◆ **What the exercise asks**: Return the line containing "grown = tuple(size", the line containing "cad_parts[member].parent = rigid_bodies[body]", and every line between them, exactly as they stand. Output nothing else.

## START Material provided

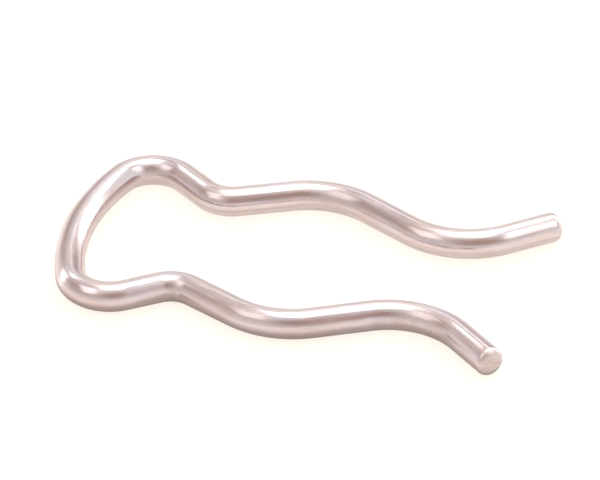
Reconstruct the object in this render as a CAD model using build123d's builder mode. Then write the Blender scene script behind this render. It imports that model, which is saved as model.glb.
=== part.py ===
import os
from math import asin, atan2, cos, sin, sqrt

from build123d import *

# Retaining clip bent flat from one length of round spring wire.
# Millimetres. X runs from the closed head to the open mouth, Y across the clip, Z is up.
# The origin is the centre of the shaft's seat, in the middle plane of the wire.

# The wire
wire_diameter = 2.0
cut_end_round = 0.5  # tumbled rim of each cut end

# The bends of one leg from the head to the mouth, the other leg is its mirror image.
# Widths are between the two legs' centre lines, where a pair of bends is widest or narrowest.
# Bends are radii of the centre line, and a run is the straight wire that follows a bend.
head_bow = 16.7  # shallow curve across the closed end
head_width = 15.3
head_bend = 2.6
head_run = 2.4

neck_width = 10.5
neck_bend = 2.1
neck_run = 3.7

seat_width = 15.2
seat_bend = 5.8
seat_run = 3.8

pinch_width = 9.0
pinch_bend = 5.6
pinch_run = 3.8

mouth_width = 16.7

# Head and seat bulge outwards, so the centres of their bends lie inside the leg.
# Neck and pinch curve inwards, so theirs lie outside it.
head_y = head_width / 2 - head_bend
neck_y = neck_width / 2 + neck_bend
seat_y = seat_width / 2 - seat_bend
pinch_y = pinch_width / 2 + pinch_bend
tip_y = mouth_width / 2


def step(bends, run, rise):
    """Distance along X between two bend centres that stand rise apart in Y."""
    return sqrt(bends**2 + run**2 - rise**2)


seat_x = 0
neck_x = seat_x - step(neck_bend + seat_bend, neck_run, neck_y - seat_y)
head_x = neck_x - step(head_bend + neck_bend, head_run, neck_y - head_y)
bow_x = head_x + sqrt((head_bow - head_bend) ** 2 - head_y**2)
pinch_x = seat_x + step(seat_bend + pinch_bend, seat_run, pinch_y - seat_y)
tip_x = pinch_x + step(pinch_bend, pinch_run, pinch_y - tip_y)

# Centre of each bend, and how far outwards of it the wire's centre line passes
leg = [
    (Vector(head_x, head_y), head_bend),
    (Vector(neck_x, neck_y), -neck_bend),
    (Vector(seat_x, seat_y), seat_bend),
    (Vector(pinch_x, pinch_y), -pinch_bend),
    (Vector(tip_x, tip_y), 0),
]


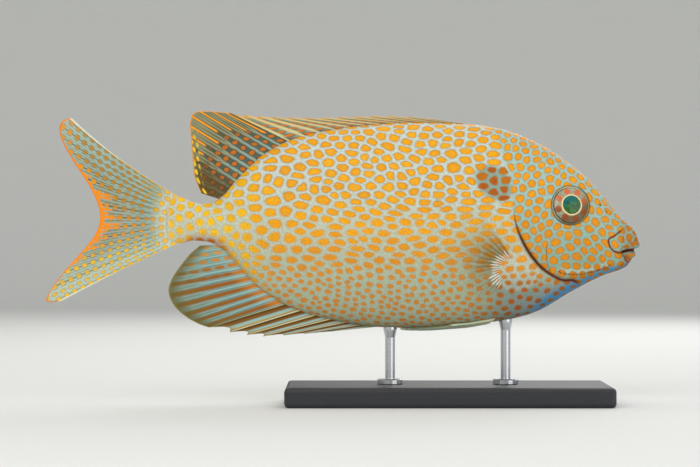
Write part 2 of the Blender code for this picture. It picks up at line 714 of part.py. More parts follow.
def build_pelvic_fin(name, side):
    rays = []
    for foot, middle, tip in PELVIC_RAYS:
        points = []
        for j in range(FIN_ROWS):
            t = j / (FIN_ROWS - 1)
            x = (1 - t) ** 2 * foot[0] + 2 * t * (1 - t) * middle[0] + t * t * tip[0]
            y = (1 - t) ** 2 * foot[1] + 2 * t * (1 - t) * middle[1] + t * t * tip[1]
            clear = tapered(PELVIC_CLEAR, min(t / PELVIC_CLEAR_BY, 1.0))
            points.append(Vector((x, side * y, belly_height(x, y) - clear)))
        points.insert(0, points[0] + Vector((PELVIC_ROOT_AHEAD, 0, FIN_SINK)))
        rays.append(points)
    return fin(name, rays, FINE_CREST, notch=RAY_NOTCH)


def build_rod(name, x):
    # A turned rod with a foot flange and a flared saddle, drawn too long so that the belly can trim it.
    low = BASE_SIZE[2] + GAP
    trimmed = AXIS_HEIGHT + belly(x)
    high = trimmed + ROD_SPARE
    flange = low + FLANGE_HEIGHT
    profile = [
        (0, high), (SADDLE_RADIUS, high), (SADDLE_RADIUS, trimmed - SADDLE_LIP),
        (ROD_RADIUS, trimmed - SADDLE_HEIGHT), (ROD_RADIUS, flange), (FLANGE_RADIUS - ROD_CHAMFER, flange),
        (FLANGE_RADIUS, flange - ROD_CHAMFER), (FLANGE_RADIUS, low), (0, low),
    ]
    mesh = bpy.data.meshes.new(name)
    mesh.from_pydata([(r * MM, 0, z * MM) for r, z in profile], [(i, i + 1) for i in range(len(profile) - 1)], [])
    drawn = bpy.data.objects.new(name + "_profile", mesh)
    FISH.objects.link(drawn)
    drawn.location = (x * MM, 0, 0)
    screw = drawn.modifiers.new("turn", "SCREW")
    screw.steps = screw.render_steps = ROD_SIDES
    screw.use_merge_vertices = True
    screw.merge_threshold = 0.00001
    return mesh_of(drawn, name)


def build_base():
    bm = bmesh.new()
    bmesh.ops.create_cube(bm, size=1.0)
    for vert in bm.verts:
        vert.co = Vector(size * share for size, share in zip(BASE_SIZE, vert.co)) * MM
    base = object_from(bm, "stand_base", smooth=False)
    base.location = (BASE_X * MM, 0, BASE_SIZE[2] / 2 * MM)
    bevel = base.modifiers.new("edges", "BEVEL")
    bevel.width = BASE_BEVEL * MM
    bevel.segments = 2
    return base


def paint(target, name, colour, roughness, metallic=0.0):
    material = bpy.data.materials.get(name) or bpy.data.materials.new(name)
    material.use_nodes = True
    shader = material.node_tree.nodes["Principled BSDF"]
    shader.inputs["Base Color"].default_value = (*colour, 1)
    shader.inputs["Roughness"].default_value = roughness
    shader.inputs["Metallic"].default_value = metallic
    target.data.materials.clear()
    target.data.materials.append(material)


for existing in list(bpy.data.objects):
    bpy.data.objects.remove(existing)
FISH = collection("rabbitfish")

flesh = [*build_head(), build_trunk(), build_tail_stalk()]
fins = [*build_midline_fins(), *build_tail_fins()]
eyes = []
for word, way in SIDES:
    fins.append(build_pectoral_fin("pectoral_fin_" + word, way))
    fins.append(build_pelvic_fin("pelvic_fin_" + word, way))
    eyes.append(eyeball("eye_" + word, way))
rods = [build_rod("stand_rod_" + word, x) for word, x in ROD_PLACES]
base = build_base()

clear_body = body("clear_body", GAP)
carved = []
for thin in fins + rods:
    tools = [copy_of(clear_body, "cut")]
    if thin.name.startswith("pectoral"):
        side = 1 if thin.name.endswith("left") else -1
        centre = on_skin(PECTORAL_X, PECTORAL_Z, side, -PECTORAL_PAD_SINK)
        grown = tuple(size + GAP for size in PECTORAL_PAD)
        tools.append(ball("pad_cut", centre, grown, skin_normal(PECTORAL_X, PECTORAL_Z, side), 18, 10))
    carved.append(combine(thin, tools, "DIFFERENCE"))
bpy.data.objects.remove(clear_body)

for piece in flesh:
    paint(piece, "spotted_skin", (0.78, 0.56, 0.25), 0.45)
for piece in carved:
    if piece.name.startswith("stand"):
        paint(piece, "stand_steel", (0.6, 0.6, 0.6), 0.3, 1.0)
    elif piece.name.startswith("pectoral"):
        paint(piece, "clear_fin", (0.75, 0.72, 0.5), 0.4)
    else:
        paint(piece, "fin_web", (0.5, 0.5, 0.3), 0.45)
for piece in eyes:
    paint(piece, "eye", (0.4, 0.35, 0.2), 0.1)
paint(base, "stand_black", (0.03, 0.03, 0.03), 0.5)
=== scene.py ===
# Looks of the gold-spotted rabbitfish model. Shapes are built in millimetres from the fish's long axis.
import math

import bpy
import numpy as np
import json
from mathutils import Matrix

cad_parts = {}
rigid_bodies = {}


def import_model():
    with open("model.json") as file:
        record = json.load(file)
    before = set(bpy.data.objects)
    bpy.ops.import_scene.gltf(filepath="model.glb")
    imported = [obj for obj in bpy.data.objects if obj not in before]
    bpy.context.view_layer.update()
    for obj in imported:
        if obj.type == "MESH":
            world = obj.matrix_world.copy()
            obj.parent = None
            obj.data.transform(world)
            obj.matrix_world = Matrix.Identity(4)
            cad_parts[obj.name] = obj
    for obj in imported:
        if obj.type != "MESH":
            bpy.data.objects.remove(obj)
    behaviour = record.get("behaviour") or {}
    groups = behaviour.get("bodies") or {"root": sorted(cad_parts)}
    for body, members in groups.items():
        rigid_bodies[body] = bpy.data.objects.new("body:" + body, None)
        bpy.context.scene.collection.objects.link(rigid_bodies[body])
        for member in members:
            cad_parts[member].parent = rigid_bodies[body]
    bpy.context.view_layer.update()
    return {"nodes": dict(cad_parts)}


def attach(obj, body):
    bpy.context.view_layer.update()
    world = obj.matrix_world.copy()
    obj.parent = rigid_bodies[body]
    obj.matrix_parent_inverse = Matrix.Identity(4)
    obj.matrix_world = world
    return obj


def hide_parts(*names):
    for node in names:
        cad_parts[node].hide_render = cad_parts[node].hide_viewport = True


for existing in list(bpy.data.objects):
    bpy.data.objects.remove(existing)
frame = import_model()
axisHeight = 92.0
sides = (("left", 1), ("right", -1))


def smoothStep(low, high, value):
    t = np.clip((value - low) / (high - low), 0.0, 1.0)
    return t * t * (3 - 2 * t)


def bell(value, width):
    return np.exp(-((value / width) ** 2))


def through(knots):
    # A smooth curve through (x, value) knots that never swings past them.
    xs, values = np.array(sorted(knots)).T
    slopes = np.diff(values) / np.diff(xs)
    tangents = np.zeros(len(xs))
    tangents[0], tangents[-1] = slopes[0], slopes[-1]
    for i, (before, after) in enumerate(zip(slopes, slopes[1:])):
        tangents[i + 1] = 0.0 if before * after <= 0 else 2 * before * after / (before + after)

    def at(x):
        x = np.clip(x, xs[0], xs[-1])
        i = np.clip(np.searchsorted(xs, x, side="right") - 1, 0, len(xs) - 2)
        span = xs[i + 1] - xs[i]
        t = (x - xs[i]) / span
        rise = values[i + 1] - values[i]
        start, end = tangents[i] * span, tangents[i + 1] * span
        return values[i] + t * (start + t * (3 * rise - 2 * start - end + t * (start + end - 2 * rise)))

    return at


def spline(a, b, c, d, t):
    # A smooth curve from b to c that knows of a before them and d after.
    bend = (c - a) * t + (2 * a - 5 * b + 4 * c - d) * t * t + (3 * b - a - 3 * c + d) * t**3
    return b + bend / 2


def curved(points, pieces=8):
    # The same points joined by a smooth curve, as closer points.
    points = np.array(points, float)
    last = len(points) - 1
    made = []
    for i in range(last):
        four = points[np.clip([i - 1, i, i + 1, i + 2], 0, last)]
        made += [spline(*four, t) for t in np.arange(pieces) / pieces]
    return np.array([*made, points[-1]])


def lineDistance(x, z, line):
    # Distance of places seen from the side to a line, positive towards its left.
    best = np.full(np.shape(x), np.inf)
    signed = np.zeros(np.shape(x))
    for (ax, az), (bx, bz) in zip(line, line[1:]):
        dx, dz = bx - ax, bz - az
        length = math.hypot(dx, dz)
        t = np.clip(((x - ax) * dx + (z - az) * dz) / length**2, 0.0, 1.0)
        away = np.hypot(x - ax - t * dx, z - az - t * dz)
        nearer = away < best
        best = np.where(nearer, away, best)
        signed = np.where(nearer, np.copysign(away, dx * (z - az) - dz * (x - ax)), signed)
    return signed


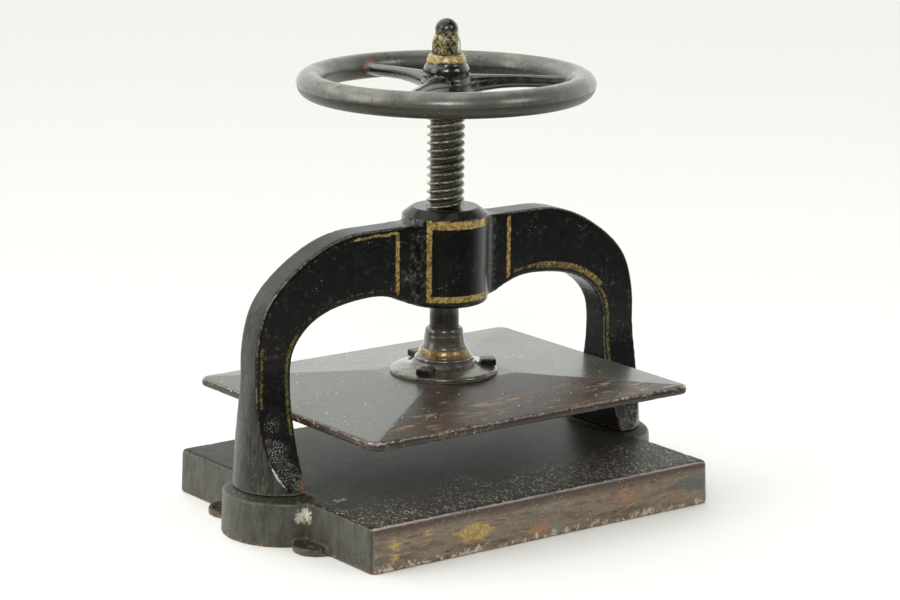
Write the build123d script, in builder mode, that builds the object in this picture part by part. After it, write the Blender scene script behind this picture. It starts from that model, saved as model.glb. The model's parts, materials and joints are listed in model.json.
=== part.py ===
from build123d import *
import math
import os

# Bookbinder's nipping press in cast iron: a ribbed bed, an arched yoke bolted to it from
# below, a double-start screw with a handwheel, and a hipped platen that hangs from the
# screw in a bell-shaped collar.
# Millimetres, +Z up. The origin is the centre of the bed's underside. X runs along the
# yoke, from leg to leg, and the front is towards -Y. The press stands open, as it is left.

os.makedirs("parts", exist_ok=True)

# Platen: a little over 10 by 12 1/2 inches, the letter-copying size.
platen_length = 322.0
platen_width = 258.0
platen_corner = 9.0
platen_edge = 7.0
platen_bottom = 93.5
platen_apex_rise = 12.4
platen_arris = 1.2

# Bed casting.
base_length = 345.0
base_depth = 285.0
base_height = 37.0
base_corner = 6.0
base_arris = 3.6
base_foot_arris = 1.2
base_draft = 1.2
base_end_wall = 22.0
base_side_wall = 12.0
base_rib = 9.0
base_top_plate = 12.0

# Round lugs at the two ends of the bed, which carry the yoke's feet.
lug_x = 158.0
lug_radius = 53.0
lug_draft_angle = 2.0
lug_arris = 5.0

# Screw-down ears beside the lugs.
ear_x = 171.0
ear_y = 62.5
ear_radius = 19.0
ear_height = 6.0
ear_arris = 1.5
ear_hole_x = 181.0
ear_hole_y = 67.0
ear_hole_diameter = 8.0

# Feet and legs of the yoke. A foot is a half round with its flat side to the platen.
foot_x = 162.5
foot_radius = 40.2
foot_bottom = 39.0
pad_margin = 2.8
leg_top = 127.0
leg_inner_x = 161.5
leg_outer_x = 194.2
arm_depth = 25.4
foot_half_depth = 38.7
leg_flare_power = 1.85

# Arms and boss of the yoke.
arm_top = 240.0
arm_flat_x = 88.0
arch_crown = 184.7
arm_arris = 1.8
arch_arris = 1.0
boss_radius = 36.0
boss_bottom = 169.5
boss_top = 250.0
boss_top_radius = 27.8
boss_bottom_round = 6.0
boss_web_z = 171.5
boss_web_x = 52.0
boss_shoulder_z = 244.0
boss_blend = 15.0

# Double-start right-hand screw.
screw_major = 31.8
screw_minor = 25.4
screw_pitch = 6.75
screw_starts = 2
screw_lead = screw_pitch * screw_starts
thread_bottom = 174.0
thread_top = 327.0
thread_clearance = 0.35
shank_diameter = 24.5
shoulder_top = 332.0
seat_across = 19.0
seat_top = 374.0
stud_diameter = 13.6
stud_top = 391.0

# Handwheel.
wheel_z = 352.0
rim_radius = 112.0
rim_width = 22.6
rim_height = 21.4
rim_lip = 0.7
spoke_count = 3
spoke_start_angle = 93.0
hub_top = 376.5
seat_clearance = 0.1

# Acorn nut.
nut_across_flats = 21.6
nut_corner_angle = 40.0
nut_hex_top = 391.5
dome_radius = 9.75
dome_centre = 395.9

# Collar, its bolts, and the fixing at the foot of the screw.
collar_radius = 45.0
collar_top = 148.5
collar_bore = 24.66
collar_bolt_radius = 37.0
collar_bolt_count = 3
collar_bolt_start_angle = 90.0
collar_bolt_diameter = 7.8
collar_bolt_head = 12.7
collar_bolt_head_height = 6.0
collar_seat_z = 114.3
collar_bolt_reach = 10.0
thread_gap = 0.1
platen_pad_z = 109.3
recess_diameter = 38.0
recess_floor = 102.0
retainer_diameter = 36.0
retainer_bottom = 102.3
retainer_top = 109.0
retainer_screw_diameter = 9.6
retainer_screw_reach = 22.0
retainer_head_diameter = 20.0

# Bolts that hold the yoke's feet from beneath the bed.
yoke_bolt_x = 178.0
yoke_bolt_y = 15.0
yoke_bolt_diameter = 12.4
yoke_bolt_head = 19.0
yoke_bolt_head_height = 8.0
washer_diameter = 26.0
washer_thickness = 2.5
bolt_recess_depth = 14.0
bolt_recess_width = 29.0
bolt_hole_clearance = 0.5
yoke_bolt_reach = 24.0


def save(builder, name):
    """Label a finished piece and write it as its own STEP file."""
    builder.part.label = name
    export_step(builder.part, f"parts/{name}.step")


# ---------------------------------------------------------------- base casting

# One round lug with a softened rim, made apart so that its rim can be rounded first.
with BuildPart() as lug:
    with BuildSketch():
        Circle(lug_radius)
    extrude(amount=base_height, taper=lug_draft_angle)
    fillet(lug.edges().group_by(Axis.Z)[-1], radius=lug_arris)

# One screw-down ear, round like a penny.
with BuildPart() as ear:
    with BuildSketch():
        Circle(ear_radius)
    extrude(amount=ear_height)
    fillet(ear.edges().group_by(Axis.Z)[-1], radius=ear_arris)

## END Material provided

◆ **Reply to the task**:
        grown = tuple(size + GAP for size in PECTORAL_PAD)
        tools.append(ball("pad_cut", centre, grown, skin_normal(PECTORAL_X, PECTORAL_Z, side), 18, 10))
    carved.append(combine(thin, tools, "DIFFERENCE"))
bpy.data.objects.remove(clear_body)

for piece in flesh:
    paint(piece, "spotted_skin", (0.78, 0.56, 0.25), 0.45)
for piece in carved:
    if piece.name.startswith("stand"):
        paint(piece, "stand_steel", (0.6, 0.6, 0.6), 0.3, 1.0)
    elif piece.name.startswith("pectoral"):
        paint(piece, "clear_fin", (0.75, 0.72, 0.5), 0.4)
    else:
        paint(piece, "fin_web", (0.5, 0.5, 0.3), 0.45)
for piece in eyes:
    paint(piece, "eye", (0.4, 0.35, 0.2), 0.1)
paint(base, "stand_black", (0.03, 0.03, 0.03), 0.5)
=== scene.py ===
# Looks of the gold-spotted rabbitfish model. Shapes are built in millimetres from the fish's long axis.
import math

import bpy
import numpy as np
import json
from mathutils import Matrix

cad_parts = {}
rigid_bodies = {}


def import_model():
    with open("model.json") as file:
        record = json.load(file)
    before = set(bpy.data.objects)
    bpy.ops.import_scene.gltf(filepath="model.glb")
    imported = [obj for obj in bpy.data.objects if obj not in before]
    bpy.context.view_layer.update()
    for obj in imported:
        if obj.type == "MESH":
            world = obj.matrix_world.copy()
            obj.parent = None
            obj.data.transform(world)
            obj.matrix_world = Matrix.Identity(4)
            cad_parts[obj.name] = obj
    for obj in imported:
        if obj.type != "MESH":
            bpy.data.objects.remove(obj)
    behaviour = record.get("behaviour") or {}
    groups = behaviour.get("bodies") or {"root": sorted(cad_parts)}
    for body, members in groups.items():
        rigid_bodies[body] = bpy.data.objects.new("body:" + body, None)
        bpy.context.scene.collection.objects.link(rigid_bodies[body])
        for member in members:
            cad_parts[member].parent = rigid_bodies[body]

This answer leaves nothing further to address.